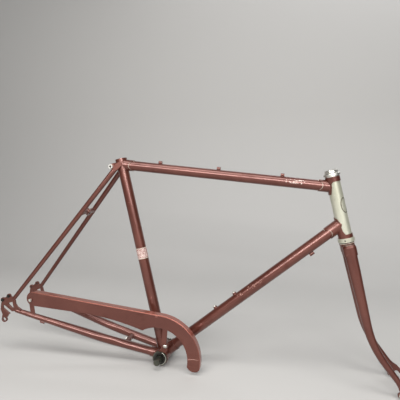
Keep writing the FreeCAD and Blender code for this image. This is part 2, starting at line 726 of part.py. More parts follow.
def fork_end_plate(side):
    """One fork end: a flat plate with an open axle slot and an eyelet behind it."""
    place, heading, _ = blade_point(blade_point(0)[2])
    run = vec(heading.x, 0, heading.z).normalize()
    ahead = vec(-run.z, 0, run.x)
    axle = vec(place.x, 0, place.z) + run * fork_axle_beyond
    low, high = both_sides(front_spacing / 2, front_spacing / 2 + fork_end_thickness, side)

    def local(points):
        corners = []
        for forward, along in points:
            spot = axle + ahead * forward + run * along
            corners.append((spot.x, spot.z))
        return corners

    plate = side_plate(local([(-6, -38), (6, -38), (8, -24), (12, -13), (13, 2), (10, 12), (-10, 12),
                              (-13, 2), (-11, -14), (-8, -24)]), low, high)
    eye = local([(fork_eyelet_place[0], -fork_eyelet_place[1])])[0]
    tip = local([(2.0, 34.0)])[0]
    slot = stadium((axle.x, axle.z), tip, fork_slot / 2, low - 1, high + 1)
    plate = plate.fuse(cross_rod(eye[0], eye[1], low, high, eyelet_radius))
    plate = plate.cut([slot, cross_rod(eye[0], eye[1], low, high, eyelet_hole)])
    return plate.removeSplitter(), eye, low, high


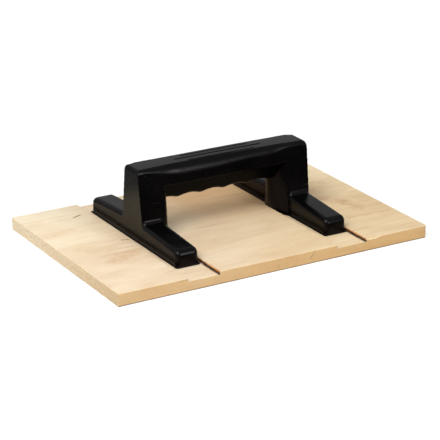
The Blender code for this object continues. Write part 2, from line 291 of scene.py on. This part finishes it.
——————————
• WHAT YOU SHOULD DO: All of the entries above must be quoted exactly.

• RESULT:
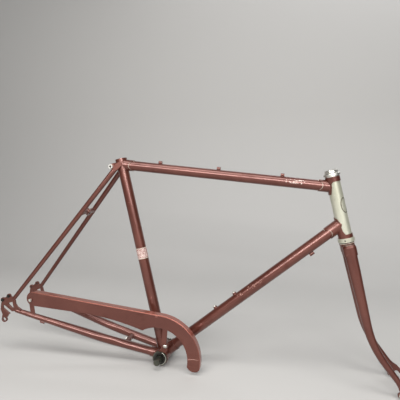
Keep writing the FreeCAD and Blender code for this image. This is part 2, starting at line 726 of part.py. More parts follow.
def fork_end_plate(side):
    """One fork end: a flat plate with an open axle slot and an eyelet behind it."""
    place, heading, _ = blade_point(blade_point(0)[2])
    run = vec(heading.x, 0, heading.z).normalize()
    ahead = vec(-run.z, 0, run.x)
    axle = vec(place.x, 0, place.z) + run * fork_axle_beyond
    low, high = both_sides(front_spacing / 2, front_spacing / 2 + fork_end_thickness, side)

    def local(points):
        corners = []
        for forward, along in points:
            spot = axle + ahead * forward + run * along
            corners.append((spot.x, spot.z))
        return corners

    plate = side_plate(local([(-6, -38), (6, -38), (8, -24), (12, -13), (13, 2), (10, 12), (-10, 12),
                              (-13, 2), (-11, -14), (-8, -24)]), low, high)
    eye = local([(fork_eyelet_place[0], -fork_eyelet_place[1])])[0]
    tip = local([(2.0, 34.0)])[0]
    slot = stadium((axle.x, axle.z), tip, fork_slot / 2, low - 1, high + 1)
    plate = plate.fuse(cross_rod(eye[0], eye[1], low, high, eyelet_radius))
    plate = plate.cut([slot, cross_rod(eye[0], eye[1], low, high, eyelet_hole)])
    return plate.removeSplitter(), eye, low, high


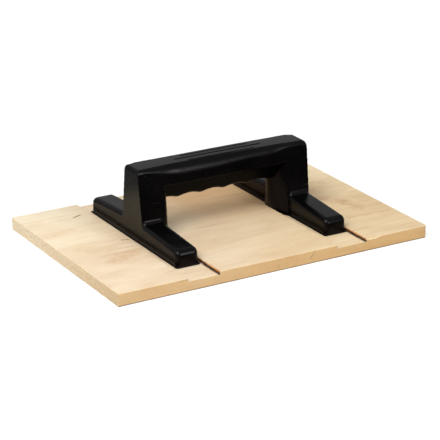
The Blender code for this object continues. Write part 2, from line 291 of scene.py on. This part finishes it.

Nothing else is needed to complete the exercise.